Setiap akhir September, ruang publik Indonesia selalu punya satu ritual lama: perdebatan soal film Pengkhianatan G30S/PKI. Generasi orang tua kita menontonnya sebagai tontonan wajib, kadang dengan rasa takut, kadang dengan patuh, karena itu adalah agenda negara. Tapi bagi Gen Z, yang tumbuh di tengah arus informasi digital, film ini jadi sesuatu yang lain sama sekali.

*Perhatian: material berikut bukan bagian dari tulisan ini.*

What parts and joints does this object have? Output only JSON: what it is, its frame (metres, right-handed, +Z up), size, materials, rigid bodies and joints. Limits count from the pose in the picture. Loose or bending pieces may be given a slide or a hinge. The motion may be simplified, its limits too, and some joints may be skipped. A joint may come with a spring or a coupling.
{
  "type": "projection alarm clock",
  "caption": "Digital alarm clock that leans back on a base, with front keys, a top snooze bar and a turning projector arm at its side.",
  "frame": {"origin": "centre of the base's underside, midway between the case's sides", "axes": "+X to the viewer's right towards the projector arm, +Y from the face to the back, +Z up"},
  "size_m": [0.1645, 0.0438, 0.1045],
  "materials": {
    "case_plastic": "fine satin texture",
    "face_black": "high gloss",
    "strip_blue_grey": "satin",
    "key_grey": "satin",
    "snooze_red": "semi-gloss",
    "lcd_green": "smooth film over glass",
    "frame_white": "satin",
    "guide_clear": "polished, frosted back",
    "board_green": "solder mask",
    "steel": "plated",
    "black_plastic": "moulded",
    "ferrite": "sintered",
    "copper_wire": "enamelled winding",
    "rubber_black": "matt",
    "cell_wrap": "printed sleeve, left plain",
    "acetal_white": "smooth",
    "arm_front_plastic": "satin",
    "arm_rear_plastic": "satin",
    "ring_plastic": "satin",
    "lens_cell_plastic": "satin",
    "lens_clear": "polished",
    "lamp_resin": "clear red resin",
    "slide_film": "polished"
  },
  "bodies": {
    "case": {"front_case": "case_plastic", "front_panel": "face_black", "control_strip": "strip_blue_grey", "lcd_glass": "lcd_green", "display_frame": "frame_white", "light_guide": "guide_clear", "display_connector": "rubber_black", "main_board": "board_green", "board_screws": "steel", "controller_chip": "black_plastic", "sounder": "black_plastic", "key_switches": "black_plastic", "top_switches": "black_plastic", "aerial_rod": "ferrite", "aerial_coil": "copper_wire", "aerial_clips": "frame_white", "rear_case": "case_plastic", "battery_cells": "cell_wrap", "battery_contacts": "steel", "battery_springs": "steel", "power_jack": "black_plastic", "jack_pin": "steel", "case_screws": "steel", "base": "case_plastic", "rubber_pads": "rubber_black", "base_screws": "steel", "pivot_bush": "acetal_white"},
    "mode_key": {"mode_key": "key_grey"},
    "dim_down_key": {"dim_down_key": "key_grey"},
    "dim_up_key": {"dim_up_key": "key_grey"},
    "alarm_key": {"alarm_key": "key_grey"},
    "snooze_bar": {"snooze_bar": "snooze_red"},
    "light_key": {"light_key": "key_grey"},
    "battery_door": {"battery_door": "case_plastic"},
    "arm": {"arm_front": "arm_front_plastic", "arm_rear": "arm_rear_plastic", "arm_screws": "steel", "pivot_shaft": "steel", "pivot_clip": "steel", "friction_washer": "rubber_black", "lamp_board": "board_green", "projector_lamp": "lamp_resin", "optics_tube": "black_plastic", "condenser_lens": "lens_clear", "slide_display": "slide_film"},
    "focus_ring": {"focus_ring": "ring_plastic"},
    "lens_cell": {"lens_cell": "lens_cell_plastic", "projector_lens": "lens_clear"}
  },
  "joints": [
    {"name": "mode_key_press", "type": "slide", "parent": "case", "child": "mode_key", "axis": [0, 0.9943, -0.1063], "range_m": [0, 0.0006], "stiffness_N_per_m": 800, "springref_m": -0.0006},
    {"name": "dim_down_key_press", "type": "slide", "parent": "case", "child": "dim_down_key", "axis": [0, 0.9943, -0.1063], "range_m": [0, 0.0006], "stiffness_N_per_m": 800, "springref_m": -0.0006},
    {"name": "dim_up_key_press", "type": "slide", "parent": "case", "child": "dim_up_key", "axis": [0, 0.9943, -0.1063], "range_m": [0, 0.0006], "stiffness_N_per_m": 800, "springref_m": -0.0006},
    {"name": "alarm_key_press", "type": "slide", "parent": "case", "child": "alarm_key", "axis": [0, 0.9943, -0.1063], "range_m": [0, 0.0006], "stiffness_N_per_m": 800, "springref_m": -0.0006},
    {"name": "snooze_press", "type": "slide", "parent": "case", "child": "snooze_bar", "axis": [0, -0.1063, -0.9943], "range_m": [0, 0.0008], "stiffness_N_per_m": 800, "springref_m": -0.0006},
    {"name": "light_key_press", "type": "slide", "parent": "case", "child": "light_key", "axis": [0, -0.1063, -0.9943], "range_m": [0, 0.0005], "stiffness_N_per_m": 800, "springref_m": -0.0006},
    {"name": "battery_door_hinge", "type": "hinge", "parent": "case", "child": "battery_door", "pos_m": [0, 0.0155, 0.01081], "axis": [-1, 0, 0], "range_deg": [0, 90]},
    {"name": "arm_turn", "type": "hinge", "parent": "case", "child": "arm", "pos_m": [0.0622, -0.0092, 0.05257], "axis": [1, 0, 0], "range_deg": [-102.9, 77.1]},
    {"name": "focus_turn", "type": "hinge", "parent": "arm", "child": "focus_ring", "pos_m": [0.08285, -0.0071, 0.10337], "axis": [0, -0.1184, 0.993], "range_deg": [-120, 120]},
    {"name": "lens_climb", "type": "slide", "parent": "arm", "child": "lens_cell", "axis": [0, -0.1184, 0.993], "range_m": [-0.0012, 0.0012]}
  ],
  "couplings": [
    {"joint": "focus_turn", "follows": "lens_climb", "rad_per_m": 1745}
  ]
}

Dari propaganda ke tontonan usang
Film ini dibuat di masa Orde Baru. Narasinya jelas: PKI ditampilkan sebagai pengkhianat biadab, militer sebagai pahlawan penyelamat bangsa. Setiap adegan disusun untuk menanamkan rasa benci dan waspada. Bagi generasi 80-an dan 90-an, film ini bukan sekadar hiburan, melainkan pengajaran politik.
Kini, ketika film ini sesekali diputar di TV atau platform daring, posisinya berubah. Bagi sebagian anak muda, film ini terlihat usang, penuh dramatisasi, bahkan membosankan. Namun, justru di situlah menariknya: film ini bisa dilihat sebagai artefak sejarah media, bukan kebenaran sejarah mutlak.

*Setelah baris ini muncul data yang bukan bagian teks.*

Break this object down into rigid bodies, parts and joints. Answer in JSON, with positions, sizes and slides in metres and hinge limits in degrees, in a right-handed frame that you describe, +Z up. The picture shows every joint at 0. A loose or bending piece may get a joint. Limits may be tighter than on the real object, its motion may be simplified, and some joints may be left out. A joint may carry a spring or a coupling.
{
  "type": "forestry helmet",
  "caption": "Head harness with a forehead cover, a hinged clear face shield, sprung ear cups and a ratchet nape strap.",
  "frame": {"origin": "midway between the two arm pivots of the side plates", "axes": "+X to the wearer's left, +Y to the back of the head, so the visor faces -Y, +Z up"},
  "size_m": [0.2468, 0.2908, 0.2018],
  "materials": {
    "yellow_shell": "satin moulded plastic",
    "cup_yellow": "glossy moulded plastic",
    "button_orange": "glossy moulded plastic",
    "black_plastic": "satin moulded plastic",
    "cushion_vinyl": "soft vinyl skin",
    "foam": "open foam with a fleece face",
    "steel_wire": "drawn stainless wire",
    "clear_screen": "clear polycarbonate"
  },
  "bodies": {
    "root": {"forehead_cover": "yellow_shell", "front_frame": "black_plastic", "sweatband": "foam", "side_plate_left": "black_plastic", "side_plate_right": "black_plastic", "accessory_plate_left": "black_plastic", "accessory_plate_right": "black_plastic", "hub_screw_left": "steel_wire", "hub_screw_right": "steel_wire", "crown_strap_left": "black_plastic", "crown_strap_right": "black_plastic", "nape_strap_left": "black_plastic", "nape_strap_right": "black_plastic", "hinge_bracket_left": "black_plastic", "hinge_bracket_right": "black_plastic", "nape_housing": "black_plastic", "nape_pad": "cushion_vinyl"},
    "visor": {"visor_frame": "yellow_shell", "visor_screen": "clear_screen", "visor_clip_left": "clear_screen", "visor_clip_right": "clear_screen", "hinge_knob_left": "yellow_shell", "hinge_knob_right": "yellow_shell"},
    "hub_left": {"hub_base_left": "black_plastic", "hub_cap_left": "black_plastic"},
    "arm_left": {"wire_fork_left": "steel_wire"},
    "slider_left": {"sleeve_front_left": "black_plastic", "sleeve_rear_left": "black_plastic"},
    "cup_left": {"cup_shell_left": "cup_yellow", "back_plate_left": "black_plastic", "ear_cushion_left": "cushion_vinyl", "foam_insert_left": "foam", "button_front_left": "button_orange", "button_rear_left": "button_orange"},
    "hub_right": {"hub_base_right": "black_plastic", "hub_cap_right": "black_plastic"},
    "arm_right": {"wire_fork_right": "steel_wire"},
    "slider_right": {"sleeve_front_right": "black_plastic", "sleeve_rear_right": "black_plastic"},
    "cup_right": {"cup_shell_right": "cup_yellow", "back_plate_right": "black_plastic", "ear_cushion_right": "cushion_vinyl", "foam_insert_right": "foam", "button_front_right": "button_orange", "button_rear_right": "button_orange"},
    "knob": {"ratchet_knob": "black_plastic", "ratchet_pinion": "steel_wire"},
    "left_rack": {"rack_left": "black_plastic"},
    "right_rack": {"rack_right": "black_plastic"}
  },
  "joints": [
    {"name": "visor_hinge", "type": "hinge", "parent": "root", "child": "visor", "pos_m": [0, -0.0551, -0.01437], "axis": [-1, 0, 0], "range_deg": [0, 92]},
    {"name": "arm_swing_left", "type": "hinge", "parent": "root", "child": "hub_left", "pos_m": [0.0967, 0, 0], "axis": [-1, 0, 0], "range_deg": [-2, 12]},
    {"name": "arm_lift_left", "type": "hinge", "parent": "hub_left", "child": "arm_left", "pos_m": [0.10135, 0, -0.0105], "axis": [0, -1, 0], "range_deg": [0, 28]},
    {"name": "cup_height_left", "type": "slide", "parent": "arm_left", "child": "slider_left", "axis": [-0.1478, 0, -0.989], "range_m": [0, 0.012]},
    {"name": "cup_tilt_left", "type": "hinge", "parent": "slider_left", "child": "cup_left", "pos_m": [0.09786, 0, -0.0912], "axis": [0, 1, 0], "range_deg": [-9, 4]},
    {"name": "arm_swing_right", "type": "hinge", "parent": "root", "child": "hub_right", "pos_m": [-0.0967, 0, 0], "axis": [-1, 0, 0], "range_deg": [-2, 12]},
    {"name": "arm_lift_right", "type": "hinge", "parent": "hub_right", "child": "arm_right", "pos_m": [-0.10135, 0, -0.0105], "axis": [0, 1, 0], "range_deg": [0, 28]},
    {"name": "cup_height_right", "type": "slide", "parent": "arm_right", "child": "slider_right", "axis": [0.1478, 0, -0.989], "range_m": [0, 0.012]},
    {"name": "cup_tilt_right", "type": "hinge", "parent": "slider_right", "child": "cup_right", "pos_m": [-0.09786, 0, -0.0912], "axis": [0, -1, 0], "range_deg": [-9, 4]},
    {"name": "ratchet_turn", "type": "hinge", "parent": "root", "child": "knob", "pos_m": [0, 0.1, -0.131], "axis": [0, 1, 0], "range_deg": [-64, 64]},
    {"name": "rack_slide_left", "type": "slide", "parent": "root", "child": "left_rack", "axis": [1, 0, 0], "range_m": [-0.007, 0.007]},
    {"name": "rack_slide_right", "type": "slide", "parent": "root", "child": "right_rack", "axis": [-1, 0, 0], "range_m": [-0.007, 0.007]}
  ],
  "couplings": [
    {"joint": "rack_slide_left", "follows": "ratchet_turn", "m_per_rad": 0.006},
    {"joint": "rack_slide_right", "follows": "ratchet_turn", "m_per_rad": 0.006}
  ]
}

Suara Gen Z: antara kritis, sinis, dan masih terpengaruh
Di media sosial, suara Gen Z soal film ini beragam. Ada yang kritis, ada yang sinis, ada pula yang masih menerima narasi lama.
"Nonton lagi G30S/PKI. Banyak adegan yang jelas dramatisasi. Googling sedikit aja langsung kelihatan mana yang dilebih-lebihkan. Aneh juga ya, dulu bisa dipake buat doktrinasi," tulis seorang warganet di Twitter.

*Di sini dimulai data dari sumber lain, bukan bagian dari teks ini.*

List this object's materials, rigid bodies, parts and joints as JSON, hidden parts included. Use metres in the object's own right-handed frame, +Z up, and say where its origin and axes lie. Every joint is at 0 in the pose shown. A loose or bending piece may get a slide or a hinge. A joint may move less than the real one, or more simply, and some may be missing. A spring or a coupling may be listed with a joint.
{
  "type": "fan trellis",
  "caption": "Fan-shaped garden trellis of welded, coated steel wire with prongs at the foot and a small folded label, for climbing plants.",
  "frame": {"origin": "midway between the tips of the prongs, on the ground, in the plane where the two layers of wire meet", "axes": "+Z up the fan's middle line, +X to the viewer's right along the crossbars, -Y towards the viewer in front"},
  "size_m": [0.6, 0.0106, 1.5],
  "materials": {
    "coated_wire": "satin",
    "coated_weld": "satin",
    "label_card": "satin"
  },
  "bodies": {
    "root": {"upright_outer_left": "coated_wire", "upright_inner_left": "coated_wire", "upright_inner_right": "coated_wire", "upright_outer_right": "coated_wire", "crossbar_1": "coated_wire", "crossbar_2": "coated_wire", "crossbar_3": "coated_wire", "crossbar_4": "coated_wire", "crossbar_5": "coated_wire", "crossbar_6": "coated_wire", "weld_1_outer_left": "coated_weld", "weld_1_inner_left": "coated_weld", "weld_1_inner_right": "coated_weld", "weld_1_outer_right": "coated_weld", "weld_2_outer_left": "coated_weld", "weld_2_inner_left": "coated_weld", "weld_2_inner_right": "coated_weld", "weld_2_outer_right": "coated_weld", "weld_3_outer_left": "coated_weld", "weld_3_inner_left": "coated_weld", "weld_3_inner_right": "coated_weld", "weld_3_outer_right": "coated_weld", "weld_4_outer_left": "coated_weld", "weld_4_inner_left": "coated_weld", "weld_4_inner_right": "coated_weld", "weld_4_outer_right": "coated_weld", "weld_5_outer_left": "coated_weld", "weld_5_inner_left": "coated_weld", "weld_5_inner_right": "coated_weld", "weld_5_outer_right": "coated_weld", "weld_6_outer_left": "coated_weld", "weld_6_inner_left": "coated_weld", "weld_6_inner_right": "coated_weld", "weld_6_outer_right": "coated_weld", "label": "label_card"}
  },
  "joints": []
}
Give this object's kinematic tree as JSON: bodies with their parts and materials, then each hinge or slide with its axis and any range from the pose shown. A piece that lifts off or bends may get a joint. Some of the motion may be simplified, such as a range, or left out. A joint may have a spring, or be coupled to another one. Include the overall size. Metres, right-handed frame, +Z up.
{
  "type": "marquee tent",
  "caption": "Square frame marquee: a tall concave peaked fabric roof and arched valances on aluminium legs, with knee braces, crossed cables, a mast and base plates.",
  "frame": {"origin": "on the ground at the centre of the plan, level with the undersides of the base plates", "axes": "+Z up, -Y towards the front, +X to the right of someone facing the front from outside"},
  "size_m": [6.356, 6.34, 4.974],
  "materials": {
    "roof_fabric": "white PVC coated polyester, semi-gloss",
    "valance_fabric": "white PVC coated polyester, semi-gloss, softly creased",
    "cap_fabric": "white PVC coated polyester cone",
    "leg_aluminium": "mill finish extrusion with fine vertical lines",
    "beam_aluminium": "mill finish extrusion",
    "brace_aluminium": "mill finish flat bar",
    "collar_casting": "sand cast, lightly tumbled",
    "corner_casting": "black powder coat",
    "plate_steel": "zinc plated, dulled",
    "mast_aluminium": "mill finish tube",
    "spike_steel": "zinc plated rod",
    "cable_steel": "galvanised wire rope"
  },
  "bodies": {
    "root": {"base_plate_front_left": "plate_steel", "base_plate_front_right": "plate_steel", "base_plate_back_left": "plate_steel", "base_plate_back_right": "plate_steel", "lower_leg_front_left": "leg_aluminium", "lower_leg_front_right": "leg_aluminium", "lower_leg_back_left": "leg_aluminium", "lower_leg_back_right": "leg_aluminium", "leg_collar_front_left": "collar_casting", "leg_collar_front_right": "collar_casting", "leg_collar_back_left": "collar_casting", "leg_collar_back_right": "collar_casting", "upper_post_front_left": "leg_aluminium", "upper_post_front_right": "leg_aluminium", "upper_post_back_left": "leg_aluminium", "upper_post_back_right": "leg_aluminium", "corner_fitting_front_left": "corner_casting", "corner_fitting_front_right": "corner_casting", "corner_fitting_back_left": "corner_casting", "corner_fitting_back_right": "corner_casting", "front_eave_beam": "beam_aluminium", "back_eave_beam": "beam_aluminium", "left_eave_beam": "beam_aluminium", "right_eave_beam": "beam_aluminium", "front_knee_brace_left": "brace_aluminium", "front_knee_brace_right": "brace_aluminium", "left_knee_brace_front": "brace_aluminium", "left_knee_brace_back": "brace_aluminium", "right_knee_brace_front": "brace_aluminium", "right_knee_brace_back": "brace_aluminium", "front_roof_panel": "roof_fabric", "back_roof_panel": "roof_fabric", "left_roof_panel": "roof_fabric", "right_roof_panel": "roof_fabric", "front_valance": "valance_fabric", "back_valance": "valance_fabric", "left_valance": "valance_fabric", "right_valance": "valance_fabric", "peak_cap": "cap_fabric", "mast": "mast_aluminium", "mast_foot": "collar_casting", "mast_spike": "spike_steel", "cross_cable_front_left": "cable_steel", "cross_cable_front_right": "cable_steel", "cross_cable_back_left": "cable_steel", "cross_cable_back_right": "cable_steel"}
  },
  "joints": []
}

"Kalau ada versi remake, mungkin jadinya kayak film Marvel. Tapi jujur, yang lama ini lebih serem, bukan karena horornya, tapi karena propagandanya," ujar kreator TikTok dengan nada bercanda.
Namun, tidak semua suara bernada kritis:
"Apapun katanya, PKI itu tetap bahaya. Film ini pengingat biar kita jangan lengah," tulis seorang mahasiswa di forum daring.
Dari sini terlihat: Gen Z lebih punya jarak terhadap film. Mereka bisa menertawakan sekaligus mempertanyakan, tetapi jejak propaganda masih terasa---narasi besar tentang PKI sebagai musuh bangsa tetap melekat.